The design has a few other tricks up its sleeve. It's easier to clear a utility impact study without expensive wires upgrades with a system below 1 megawatt-AC, he noted. The storage allows control over the energy output, meaning the DC solar capacity can be a bit higher without fear that it will put too much power onto the grid at once. More power generated is good for the bottom line.

The system also can get a 20 percent SGIP rebate bump because it is manufactured in California -- San Leandro, to be exact. Lastly, the system architecture makes it possible to prove that none of the electricity charging the storage systems came from the grid, maximizing the investment tax credit that the system can claim.

Fallant wouldn't get into the details of how many of these trackers have shipped so far, so we'll have to wait to see whether the concept is catching on. He did say he was getting a "huge amount of interest" from the developers and EPCs the company sells to.

Building a name in the U.S.

Tabuchi Electric has been building hardware in Japan for almost 100 years. It's been focusing on solar inverters for the last 20 years, and has a storage system that combines its inverter with Panasonic lithium-ion batteries in 10- and 20-kilowatt-hour sizes.

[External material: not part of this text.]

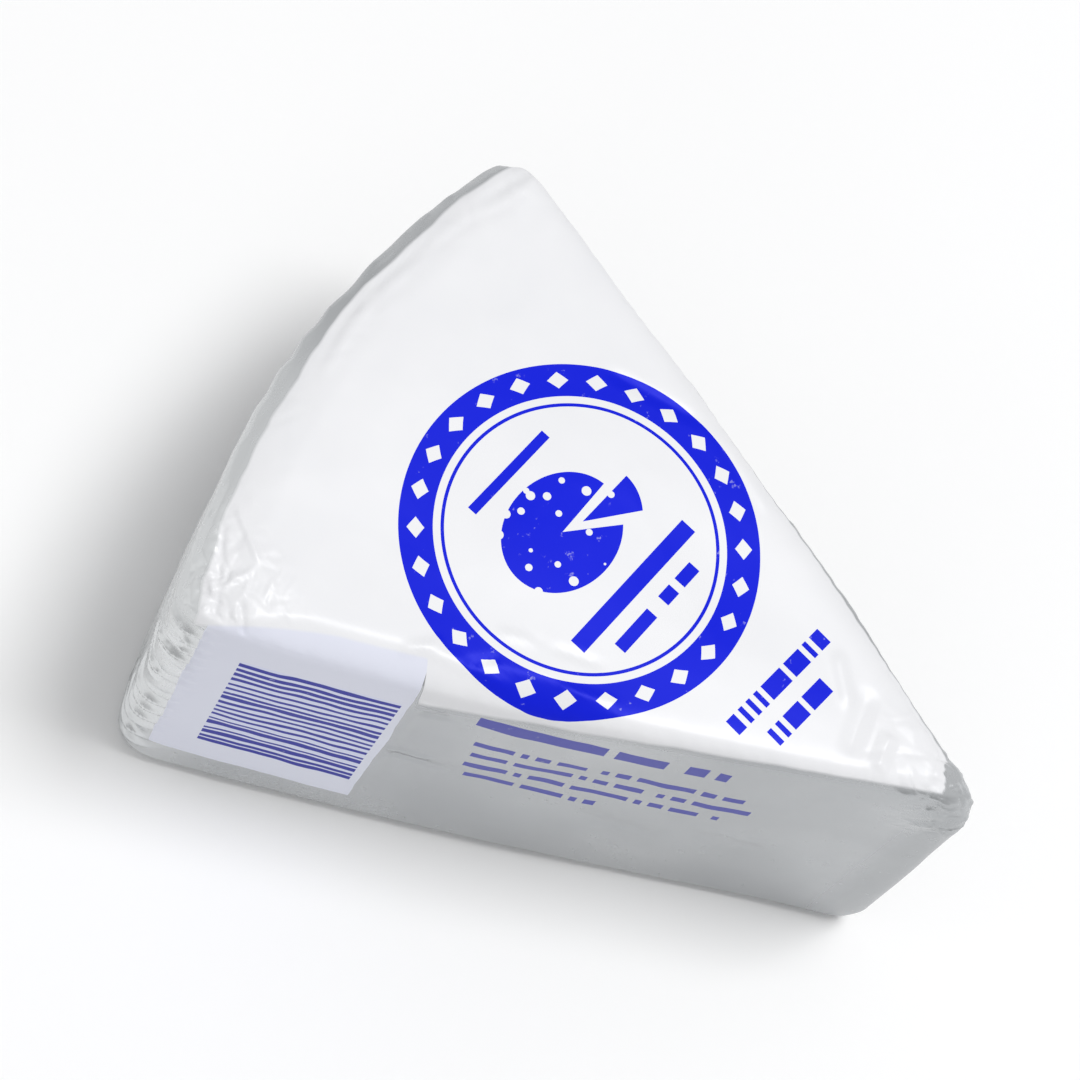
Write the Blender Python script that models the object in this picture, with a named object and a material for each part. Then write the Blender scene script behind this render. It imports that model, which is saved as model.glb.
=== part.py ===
"""A wedge of blue cheese in its shut foil wrapper: one eighth of a small wheel, lying on its flat side.

Units are metres and +Z is up. The origin is at the middle of the box round the wedge, on the surface
that it rests on. The thin end points to -Y and the rounded rind side faces +Y.
"""

import math

import bmesh
import bpy
from mathutils import Vector, noise

# Driving dimensions
SIDE_LENGTH = 0.0775  # thin end to rind corner, along a cut side
APEX_ANGLE = math.radians(45.4)  # between the two cut sides
HEIGHT = 0.0415
RIND_RISE = 0.0056  # how far the rind arc stands out from its chord
SIDE_CROWN = 0.0011  # how far a cut side bulges at its middle

# Roundings of the wrapped block
TIP_RADIUS = 0.0013  # upright edge at the thin end
CORNER_RADIUS = 0.0037  # upright edges at the rind corners
TOP_EDGE = 0.0018  # upper rim on the cut sides
TOP_EDGE_RIND = 0.0032  # upper rim on the rind side
BOTTOM_EDGE = 0.0024  # lower rim
TIP_EDGE_SHARE = 0.30  # how much of those rim roundings is left at the thin end
SPREAD = 0.022  # how much wider the wedge is at the floor than at its top, as a share
TIP_SET_BACK = 0.0014  # how far the thin end is drawn back at its top
TIP_STAND_OUT = 0.0044  # how far the folded thin end stands out below that
TIP_ROUND = 0.0080  # height of the round between the two
TIP_REACH = 0.0150  # how far along the wedge the fold reaches
RIND_BELLY = 0.0004  # how far the rind side swells at half height

# Relief of the foil
WRINKLE = 0.00035  # soft wrinkles all over the sides and top
WRINKLE_SIZES = (0.0110, 0.0052)
CRUMPLE = 0.00070  # gathered foil at the rind corners
CRUMPLE_TIP = 0.00022  # and at the thin end
CRUMPLE_SIZE = 0.0060
CRUMPLE_REACH = 0.0110  # how far from an upright edge it is gathered
PLEAT_DEPTH = 0.00055  # pleats on the rind side, beside each corner
PLEAT_PITCH = 0.0042
PLEAT_SLANT = 0.30  # how far the pleats fan out, as a share of their height
TOP_SAG = 0.00035  # the top face is slightly hollow
SETTLED_HEIGHT = 0.0040  # the relief fades out over this height, so that the base lies flat

# Mesh density
TIP_STEPS = 6
SIDE_STEPS = 26
CORNER_STEPS = 6
RIND_STEPS = 26
EDGE_STEPS = 4
WALL_STEPS = 13
CAP_SCALES = (0.965, 0.90, 0.80, 0.68, 0.54, 0.38, 0.20)

FOIL_COLOUR = (0.80, 0.81, 0.83, 1.0)
FOIL_ROUGHNESS = 0.38
FOIL_METALLIC = 0.55

HALF_ANGLE = APEX_ANGLE / 2
HALF_CHORD = SIDE_LENGTH * math.sin(HALF_ANGLE)
CHORD_Y = SIDE_LENGTH * math.cos(HALF_ANGLE)
RIND_RADIUS = (HALF_CHORD**2 + RIND_RISE**2) / (2 * RIND_RISE)
RIND_HALF_ANGLE = math.asin(HALF_CHORD / RIND_RADIUS)
IN_RADIUS = HALF_CHORD * CHORD_Y / (SIDE_LENGTH + HALF_CHORD)
IN_CENTRE = Vector((0.0, CHORD_Y - IN_RADIUS))


def smooth_step(value):
    """0 below 0, 1 above 1, and a smooth rise between."""
    t = min(max(value, 0.0), 1.0)
    return t * t * (3 - 2 * t)


def fillet(corner, toward_a, toward_b, radius, steps):
    """Points and outward normals of a round corner between two straight directions."""
    half = toward_a.angle(toward_b) / 2
    bisector = (toward_a + toward_b).normalized()
    centre = corner + bisector * (radius / math.sin(half))
    start = (centre.dot(toward_a) - corner.dot(toward_a)) * toward_a + corner - centre
    end = (centre.dot(toward_b) - corner.dot(toward_b)) * toward_b + corner - centre
    points = []
    for step in range(steps + 1):
        normal = start.slerp(end, step / steps).normalized()
        points.append((centre + normal * radius, normal))
    return points


def outline():
    """The wedge seen from above, as (point, outward normal) pairs, clockwise from the thin end."""
    tip = Vector((0.0, 0.0))
    left = Vector((-HALF_CHORD, CHORD_Y))
    up_left = left.normalized()
    up_right = Vector((-up_left.x, up_left.y))
    rind_end = Vector((math.cos(RIND_HALF_ANGLE), math.sin(RIND_HALF_ANGLE)))

    tip_round = fillet(tip, up_right, up_left, TIP_RADIUS, TIP_STEPS)
    left_round = fillet(left, -up_left, rind_end, CORNER_RADIUS, CORNER_STEPS)

    points = list(tip_round)
    side_start, side_end = tip_round[-1][0], left_round[0][0]
    side_normal = Vector((-up_left.y, up_left.x))
    for step in range(1, SIDE_STEPS):
        share = step / SIDE_STEPS
        bulge = SIDE_CROWN * 4 * share * (1 - share)
        points.append((side_start.lerp(side_end, share) + side_normal * bulge, side_normal))
    points += left_round

    rind_centre = Vector((0.0, CHORD_Y + RIND_RISE - RIND_RADIUS))
    first = left_round[-1][0] - rind_centre
    reach = math.atan2(-first.x, first.y)
    for step in range(1, RIND_STEPS):
        angle = reach * (1 - 2 * step / RIND_STEPS)
        normal = Vector((-math.sin(angle), math.cos(angle)))
        points.append((rind_centre + normal * first.length, normal))

    mirrored = [(Vector((-p.x, p.y)), Vector((-n.x, n.y))) for p, n in points]
    right_half = [pair for pair in reversed(mirrored[TIP_STEPS + 1 : -(RIND_STEPS - 1)])]
    return points + right_half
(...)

A partnership with Geli for battery management software will reach fruition in three to six months.

The company has sold more than 20,000 hybrid solar inverter and storage systems worldwide, with a majority going to OEM customers, said Daniel Hill, director of sales and marketing at the company's U.S. branch.

The challenge now is to spread the Tabuchi name in the U.S., where it doesn't have the same kind of recognition as in Asia.

A mark in its favor is the simplicity of the install. As an inverter specialist, Tabuchi put all the necessary power conversion equipment in one box, reducing complexity of installation compared to hybrid systems that require additional boxes and wiring, Hill said.